When a new person, a potential owner, comes to your house, they do not see this. They have no experience. Their eye is much more objective, although coloured by their own previous experience. Instead of seeing a BBQ with friends in the garden, they are wondering whether it’s big enough, facing the right way, not too noisy etc. The bathroom door will definitely be replaced. That stain on the carpet where your friends have spilled red wine just once too often, that’s another turnoff. It’s another costs – that carpet will have to be replaced or chemically cleaned. Memories for you, costs for them. What you see as a home, is just a house to them. And that is a rude awakening when the negotiating about sales price starts.


It makes sense that this would work for things such as houses. They turn into homes. But the example paper for the endowment effect has nothing to do with an object so sentimental. No, the original studied mugs. Yeah, sounds fascinating already, but bear with.

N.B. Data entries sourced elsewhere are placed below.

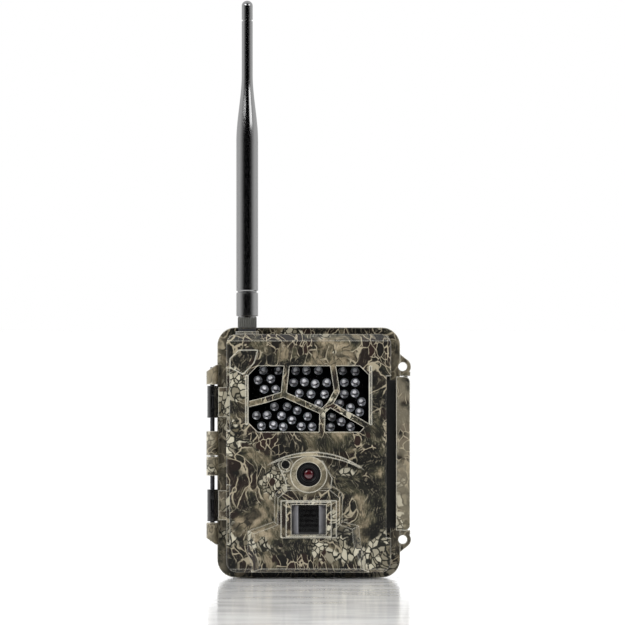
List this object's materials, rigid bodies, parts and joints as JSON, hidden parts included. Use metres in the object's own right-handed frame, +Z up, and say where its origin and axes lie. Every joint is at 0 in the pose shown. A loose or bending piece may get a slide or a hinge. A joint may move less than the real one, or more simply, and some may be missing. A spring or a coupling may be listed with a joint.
{
  "type": "trail camera",
  "caption": "Hinged box trail camera with infrared emitter window, lens, movement sensor, side latch, strap bracket and upright screw-on antenna.",
  "frame": {"origin": "centre of the bounding box's bottom: under the case, on the surface it stands on", "axes": "+Z up along the antenna, -Y out of the lens, +X to the right as the lens side is faced"},
  "size_m": [0.1186, 0.073, 0.3342],
  "materials": {
    "camo_shell": "camouflage film under clear coat, satin",
    "bracket_plastic": "fine moulded texture",
    "gloss_black": "polished",
    "window_pane": "clear acrylic",
    "emitter_epoxy": "clear epoxy over a silver cup",
    "mask_black": "dead matt",
    "lens_glass": "coated glass, dark red",
    "circuit_board": "green solder mask",
    "component_black": "moulded epoxy",
    "bright_steel": "plated",
    "dark_steel": "black oxide",
    "brass": "machined",
    "filter_glass": "tinted filter glass",
    "display_glass": "dark glossy",
    "rubber_black": "matt",
    "collar_black": "fluted, satin",
    "antenna_sheath": "satin",
    "button_rubber": "matt",
    "slider_plastic": "satin",
    "card_plastic": "satin",
    "cell_jacket": "printed film, plain"
  },
  "bodies": {
    "rear": {"rear_housing": "camo_shell", "rear_base": "camo_shell", "side_lugs": "camo_shell", "door_gasket": "rubber_black", "hinge_pins": "bright_steel", "tripod_insert": "brass", "dc_jack": "component_black", "power_board": "circuit_board", "battery_tray": "bracket_plastic", "aa_cells": "cell_jacket", "battery_springs": "bright_steel", "battery_contacts": "bright_steel", "tree_bracket": "bracket_plastic", "bracket_screws": "dark_steel"},
    "door": {"front_cover": "camo_shell", "latch_catch": "bracket_plastic", "hinge_barrel_upper": "gloss_black", "hinge_barrel_lower": "gloss_black", "light_sensor_window": "gloss_black", "pir_window": "gloss_black", "led_window_pane": "window_pane", "infrared_leds": "emitter_epoxy", "led_mask": "mask_black", "lens_barrel": "mask_black", "lens_holder": "mask_black", "inner_plate": "mask_black", "lens_glass": "lens_glass", "led_board": "circuit_board", "sensor_board": "circuit_board", "main_board": "circuit_board", "image_sensor": "component_black", "light_sensor": "component_black", "mode_switch_body": "component_black", "button_switches": "component_black", "pir_sensor": "bright_steel", "modem_module": "bright_steel", "card_sockets": "bright_steel", "usb_port": "bright_steel", "plate_screws": "dark_steel", "antenna_connector": "brass", "display": "display_glass", "antenna_seal": "rubber_black", "antenna_lead": "rubber_black"},
    "latch": {"latch": "camo_shell"},
    "port_cover": {"dc_port_cover": "rubber_black"},
    "antenna_nut": {"antenna_collar": "collar_black"},
    "antenna": {"antenna_sleeve": "antenna_sheath", "antenna_whip": "antenna_sheath", "antenna_element": "brass", "antenna_tip": "antenna_sheath"},
    "mode_slider": {"mode_slider": "slider_plastic"},
    "sd_card": {"sd_card": "card_plastic"},
    "sim_card": {"sim_card": "card_plastic"},
    "ir_filter": {"ir_filter": "filter_glass"},
    "button_up": {"button_up": "button_rubber"},
    "button_down": {"button_down": "button_rubber"},
    "button_left": {"button_left": "button_rubber"},
    "button_right": {"button_right": "button_rubber"},
    "button_ok": {"button_ok": "button_rubber"},
    "button_menu": {"button_menu": "button_rubber"}
  },
  "joints": [
    {"name": "door_hinge", "type": "hinge", "parent": "rear", "child": "door", "pos_m": [-0.0558, -0.0114, 0.0725], "axis": [0, 0, -1], "range_deg": [0, 150]},
    {"name": "latch_hinge", "type": "hinge", "parent": "rear", "child": "latch", "pos_m": [0.0562, -0.0045, 0.0722], "axis": [0, 0, 1], "range_deg": [0, 100]},
    {"name": "port_cover_flap", "type": "hinge", "parent": "rear", "child": "port_cover", "pos_m": [-0.0375, 0.0051, 0.0013], "axis": [-1, 0, 0], "range_deg": [0, 100]},
    {"name": "antenna_nut_turn", "type": "hinge", "parent": "door", "child": "antenna_nut", "pos_m": [-0.0356, -0.02, 0.148], "axis": [0, 0, 1], "continuous": true},
    {"name": "antenna_turn", "type": "hinge", "parent": "door", "child": "antenna", "pos_m": [-0.0356, -0.02, 0.16], "axis": [0, 0, 1], "continuous": true},
    {"name": "mode_slide", "type": "slide", "parent": "door", "child": "mode_slider", "axis": [0, 0, 1], "range_m": [0, 0.009]},
    {"name": "sd_card_slide", "type": "slide", "parent": "door", "child": "sd_card", "axis": [0, 0, -1], "range_m": [0, 0.012]},
    {"name": "sim_card_slide", "type": "slide", "parent": "door", "child": "sim_card", "axis": [0, 0, -1], "range_m": [0, 0.008]},
    {"name": "ir_filter_slide", "type": "slide", "parent": "door", "child": "ir_filter", "axis": [1, 0, 0], "range_m": [0, 0.0075]},
    {"name": "button_up_press", "type": "slide", "parent": "door", "child": "button_up", "axis": [0, -1, 0], "range_m": [0, 0.0008], "stiffness_N_per_m": 400},
    {"name": "button_down_press", "type": "slide", "parent": "door", "child": "button_down", "axis": [0, -1, 0], "range_m": [0, 0.0008], "stiffness_N_per_m": 400},
    {"name": "button_left_press", "type": "slide", "parent": "door", "child": "button_left", "axis": [0, -1, 0], "range_m": [0, 0.0008], "stiffness_N_per_m": 400},
    {"name": "button_right_press", "type": "slide", "parent": "door", "child": "button_right", "axis": [0, -1, 0], "range_m": [0, 0.0008], "stiffness_N_per_m": 400},
    {"name": "button_ok_press", "type": "slide", "parent": "door", "child": "button_ok", "axis": [0, -1, 0], "range_m": [0, 0.0008], "stiffness_N_per_m": 400},
    {"name": "button_menu_press", "type": "slide", "parent": "door", "child": "button_menu", "axis": [0, -1, 0], "range_m": [0, 0.0008], "stiffness_N_per_m": 400}
  ]
}
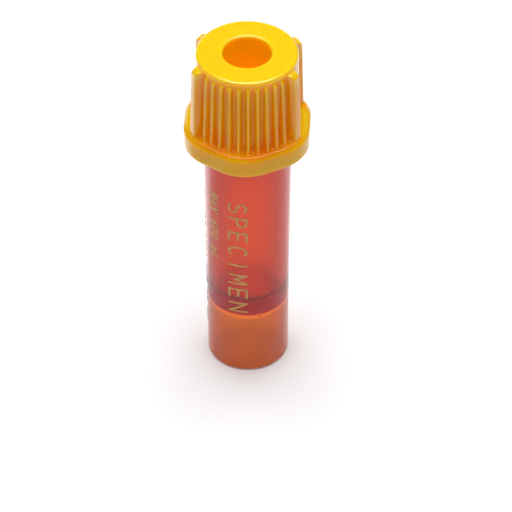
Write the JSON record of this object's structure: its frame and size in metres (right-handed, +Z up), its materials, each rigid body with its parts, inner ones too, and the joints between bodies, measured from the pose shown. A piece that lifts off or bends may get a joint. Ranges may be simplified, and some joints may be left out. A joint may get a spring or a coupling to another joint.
{
  "type": "capillary blood collection microtube with cap",
  "caption": "Slim amber plastic collection tube with an open skirt under its reservoir, volume lines, and a separate yellow ribbed plug cap that pulls off.",
  "frame": {"origin": "centre of the skirt's foot, on the surface the tube stands on", "axes": "+Z up the tube's axis towards the cap; -Y is the side that carries the lettering"},
  "size_m": [0.0144, 0.0148, 0.045],
  "materials": {
    "amber_plastic": "clear amber, glossy, thick moulded wall",
    "yellow_plastic": "smooth moulded gloss, slightly translucent",
    "gold_ink": "thin satin ink",
    "dark_ink": "thin ink-jet print"
  },
  "bodies": {
    "tube_body": {"tube": "amber_plastic", "scale_print": "gold_ink", "name_print": "gold_ink", "lot_print": "dark_ink"},
    "cap_body": {"cap": "yellow_plastic"}
  },
  "joints": [
    {"name": "cap_lift", "type": "slide", "parent": "tube_body", "child": "cap_body", "axis": [0, 0, 1], "range_m": [0, 0.02]}
  ]
}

In an experiment by Kahneman, Knetsch, and Thaler (1990) mugs were given to one half of the participants and, after extensive explanations and two hypothetical trials, they were asked their minimum selling price; with the other half asked their maximum buying price. The results showed that the minimum sum needed to compensate losers was about two and a half times the maximum amount that others were willing to pay for the same mugs. So, if I owned a mug already, I’d want 2.5 pounds for it if I were selling it. You, without having a mug, would only pay about 1 pound for obtaining it. There might be some market issues there. Supply and demand are not enough to fix that.


If mugs aren’t fascinating enough for you, let’s talk mugs AND chocolate. This exchange experiment (Knetsch, 1989) was conducted with three groups in which all participates could obtain one of two goods (a chocolate bar or a coffee mug, obviously…). The first group (N = 55) chose between the mug or the chocolate bar. The second group (N = 76) was just given the mug, and the third group (N = 87) was given the chocolate bar. Groups 2 and 3 were then given the chance to exchange their object for the other object (exchange the mug for the chocolate, or vice versa) without any cost!

So what happened then? Theory provides the strong prediction that the proportions of subjects indicating a preference for mugs over chocolate bars, and the proportions with the opposite preferences, should be roughly the same for each of the three groups. So in each group the mug should be preferred 20% (random number) of the time, without much fluctuation. But that is not what the results show at all…


In group 1, slightly more than half (56%) of subjects in the first group selected a mug over a chocolate bar. So did that remain constant over all groups? No. In group 2, 89% refused to exchange the mug for a chocolate bar. This is because this group would lose a mug to obtain chocolate, rather than just gain chocolate as group 1 would. In group 3, 90% of people did not want to exchange their chocolate for the mug. Again, people didn’t want to lose their initial product, even though initial preferences showed that 56% prefer mugs to chocolate. This is the endowment effect messing about. If we feel this intensely about mugs we have just obtained, can you now imagine how bad selling a house you call your home would be?



It took me multiple days to write this article, and in those days, I have ordered a new phone, to replace the beauty that is my old one. It is heartbreaking. But maybe I should be more like Marie Kondo. I should hold my phone close to my heart, thank it for its service, and then just let go. Endowment effect or not, it’s time to move on.




References Kahneman, Daniel, Knetsch, Jack L., Thaler, Richard H. (1990). “Experimental tests of the endowment effect and the coase theorem”. Journal of Political Economy 98, 1325–1348.

Knetsch, Jack L. (1989). “The endowment effect and evidence of nonreversible indifference curves”. The American Economic Review 79, 1277–1284.